Sebastian Junger visited the MEND militants of the Niger Delta who overran a Shell oil facility there and seized four Western oil workers:
An American photographer named Mike Kamber and I had come to this village to meet MEND, but things had already acquired that unmistakable feeling of not going according to plan. One of the young men had a bottle of Chelsea gin with him, and he shook a splash onto the ground as a blessing and then poured himself a shot. The bottle proceeded like that around the little group. After the gin was finished they told us to follow them, and we were led back into the center of the village and told to sit in some white plastic chairs that had been set out for us. A joint was passed around. More Chelsea gin was brought out. Eventually the village chief took a seat at a small table under a mango tree and asked what we were doing in his village. It wasn’t an unfriendly question, but neither was it an invitation to feel right at home. Young men with guns started to drift into the area and position themselves around the group. I stood up and explained that Mike and I were journalists and that we wanted to document the impact of oil drilling in the area, and that a MEND contact had directed us to this village for a meeting.
The truth was a little more complicated. The official MEND spokesman is a mysterious online entity known as Jomo Gbomo, who trades sharply articulate e-mails with foreign journalists who arrive in the delta to cover the oil wars. No one seems to know Jomo’s real name or even where he lives; according to The Wall Street Journal, his Yahoo account carries an electronic code that may indicate his e-mails are sent from a computer in South Africa. Jomo is the person whom visiting journalists turn to for permission to go into the creeks, and he has refused every single request. A few days after getting the bad news from Jomo, though, Mike and I met with an Ijaw priest named President Owei, who also has contacts with MEND. Owei said that he could arrange a meeting for us if we wanted; all we had to do was hire a boat. By noon the next day we were gripping the mahogany thwarts of a 25-foot open speedboat, slamming southward at full throttle.

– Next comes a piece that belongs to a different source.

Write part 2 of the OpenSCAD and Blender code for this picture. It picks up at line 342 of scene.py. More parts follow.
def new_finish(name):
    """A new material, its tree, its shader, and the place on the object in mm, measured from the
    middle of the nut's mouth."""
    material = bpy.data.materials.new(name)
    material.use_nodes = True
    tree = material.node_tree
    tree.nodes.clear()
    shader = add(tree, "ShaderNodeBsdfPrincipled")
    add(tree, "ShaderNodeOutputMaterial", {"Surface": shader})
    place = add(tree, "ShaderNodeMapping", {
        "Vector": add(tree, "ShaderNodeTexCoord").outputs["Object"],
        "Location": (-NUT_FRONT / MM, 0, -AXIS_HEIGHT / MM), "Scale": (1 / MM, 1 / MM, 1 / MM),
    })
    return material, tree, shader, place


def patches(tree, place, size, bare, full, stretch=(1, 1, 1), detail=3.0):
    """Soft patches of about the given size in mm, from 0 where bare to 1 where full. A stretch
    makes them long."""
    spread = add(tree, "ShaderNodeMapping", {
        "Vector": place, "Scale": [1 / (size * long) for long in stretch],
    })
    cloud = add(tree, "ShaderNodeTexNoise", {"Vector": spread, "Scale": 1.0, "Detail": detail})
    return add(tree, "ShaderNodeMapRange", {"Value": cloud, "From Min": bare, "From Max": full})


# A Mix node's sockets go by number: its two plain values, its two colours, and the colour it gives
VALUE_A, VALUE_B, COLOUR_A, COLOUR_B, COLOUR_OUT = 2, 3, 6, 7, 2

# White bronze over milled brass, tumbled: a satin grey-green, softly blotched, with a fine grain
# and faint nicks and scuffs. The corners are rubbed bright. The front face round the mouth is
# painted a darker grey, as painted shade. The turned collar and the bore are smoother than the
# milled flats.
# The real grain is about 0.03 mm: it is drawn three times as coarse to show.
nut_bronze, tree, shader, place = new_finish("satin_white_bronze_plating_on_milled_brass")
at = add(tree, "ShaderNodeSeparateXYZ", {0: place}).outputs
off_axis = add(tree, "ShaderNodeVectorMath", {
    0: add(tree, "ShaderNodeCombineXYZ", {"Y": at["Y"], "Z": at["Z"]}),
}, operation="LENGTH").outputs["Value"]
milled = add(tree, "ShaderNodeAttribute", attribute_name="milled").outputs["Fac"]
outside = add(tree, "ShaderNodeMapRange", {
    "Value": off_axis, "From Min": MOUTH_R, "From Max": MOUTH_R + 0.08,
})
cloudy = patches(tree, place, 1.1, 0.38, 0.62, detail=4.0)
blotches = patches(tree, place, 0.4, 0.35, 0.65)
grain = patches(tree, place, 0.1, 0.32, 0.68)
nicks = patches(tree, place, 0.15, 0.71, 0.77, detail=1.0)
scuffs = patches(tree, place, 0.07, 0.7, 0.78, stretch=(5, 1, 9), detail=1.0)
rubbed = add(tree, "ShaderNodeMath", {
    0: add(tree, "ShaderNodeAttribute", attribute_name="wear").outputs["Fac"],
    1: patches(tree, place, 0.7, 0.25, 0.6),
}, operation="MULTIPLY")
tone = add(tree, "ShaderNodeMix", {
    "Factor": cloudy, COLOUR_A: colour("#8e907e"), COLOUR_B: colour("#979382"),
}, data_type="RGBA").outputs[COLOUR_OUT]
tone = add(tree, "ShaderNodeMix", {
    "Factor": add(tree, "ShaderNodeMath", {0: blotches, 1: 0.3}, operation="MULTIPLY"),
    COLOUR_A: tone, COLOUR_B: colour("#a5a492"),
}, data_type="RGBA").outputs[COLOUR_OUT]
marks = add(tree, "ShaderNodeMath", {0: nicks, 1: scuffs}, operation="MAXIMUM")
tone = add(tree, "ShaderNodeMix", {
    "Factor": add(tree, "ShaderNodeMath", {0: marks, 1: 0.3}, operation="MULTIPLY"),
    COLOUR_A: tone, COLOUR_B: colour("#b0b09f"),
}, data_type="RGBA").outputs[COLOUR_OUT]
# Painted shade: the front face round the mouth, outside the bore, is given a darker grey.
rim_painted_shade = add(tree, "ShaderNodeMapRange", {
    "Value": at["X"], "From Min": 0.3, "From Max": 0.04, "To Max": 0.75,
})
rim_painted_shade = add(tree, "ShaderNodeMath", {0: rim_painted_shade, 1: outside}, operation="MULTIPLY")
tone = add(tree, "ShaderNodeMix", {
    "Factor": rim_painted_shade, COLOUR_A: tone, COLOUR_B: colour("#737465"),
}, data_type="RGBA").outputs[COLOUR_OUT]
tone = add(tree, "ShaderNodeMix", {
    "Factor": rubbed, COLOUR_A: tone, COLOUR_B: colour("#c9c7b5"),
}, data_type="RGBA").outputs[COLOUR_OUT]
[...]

Throughout most of the delta there is a weak cell-phone signal, and MEND has run its entire military campaign using a flicker of reception and $3 phones. We were later told that, as word of our arrival spread, Ijaws in South Africa began calling to warn that we might be spies, and others, in the United States, were looking us up online to figure out who we were. The first sign of trouble was when one of the village boys got in our boat and drove it away into the creeks so that we couldn’t leave. Another hour went by, and dusk started to creep in through the mangrove. Finally we heard the sound of a powerful outboard motor, and then a boatload of gunmen roared past the village, plowed a couple of angry circles into the narrow creek, and came into the landing at what looked like full throttle. The women in the village fled. MEND had arrived.
They climbed out of the boat with their weapons propped upright on their hips and their faces immobile and expressionless. They didn’t bother to look at us and we hardly dared look at them. They carried heavy belt-fed Czech machine guns with the ammunition draped across their bare chests like deadly-looking snakes, and some wore plaid skirts called “Georges,” and others wore shorts or cast-off camouflage. One was naked except for his ammunition and a pair of dirty white briefs. They had painted their faces with white chalk to signify purity, and they had tied amulets around their arms and necks and foreheads for protection from bullets. Some had stuck leaves in their clothing so the enemy would see trees rather than men. One of them had painted the Star of David on his stomach to signify the lost tribe of Israel. They were a collection of walking nightmares, everything that is terrifying to the human psyche, and when confronted with them, Nigerian soldiers have been known to just drop their weapons and run.
Their leader was a slender boy wrapped in a red turban and white robe who was helped out of the boat almost like a child. Leaders are often chosen by the Ijaw god of war, Egbesu, and leadership can change daily. Egbesu sometimes communicates his desires by appearing in the dreams or visions of one of his followers and instructing him to be leader for that day. If the man tells the truth about Egbesu, others follow him without question; if he lies about it, Egbesu might kill him. The followers of Egbesu refrain from sex during time of war, and fast to increase their powers. Those powers, I was told, include the ability to drink battery acid without harm. “The spirit enters them when they go into battle,” one anthropologist who had lived in Nigeria for years told me. “They don’t have the same fears as you and I.”
Mike and I were told to rise and we stood there like penitent schoolboys while the young leader approached. He handed his rifle to one of the other militants without bothering to look at us and said, “Which one of you is Sebastian?”
“I am,” I said. The boy handed me a cell phone and walked away.
It was Jomo. “I told you that you couldn’t go out into the creeks,” Jomo said. I started to try to explain, but he cut me off. “What is the spelling of your last name?” he asked. I told him. “Don’t worry,” he said. “Everything’s going to be all right.” I handed the phone to the leader and walked back to where Mike stood. A few minutes later, one of the militants strode up to me and pointed his finger at my face. He was short but extremely strong and was covered in white war paint.
“You,” he said matter-of-factly. “I am going to kill you.”
Half an hour later, Jomo told the MEND leader to release us, and we were in our speedboat headed back to town.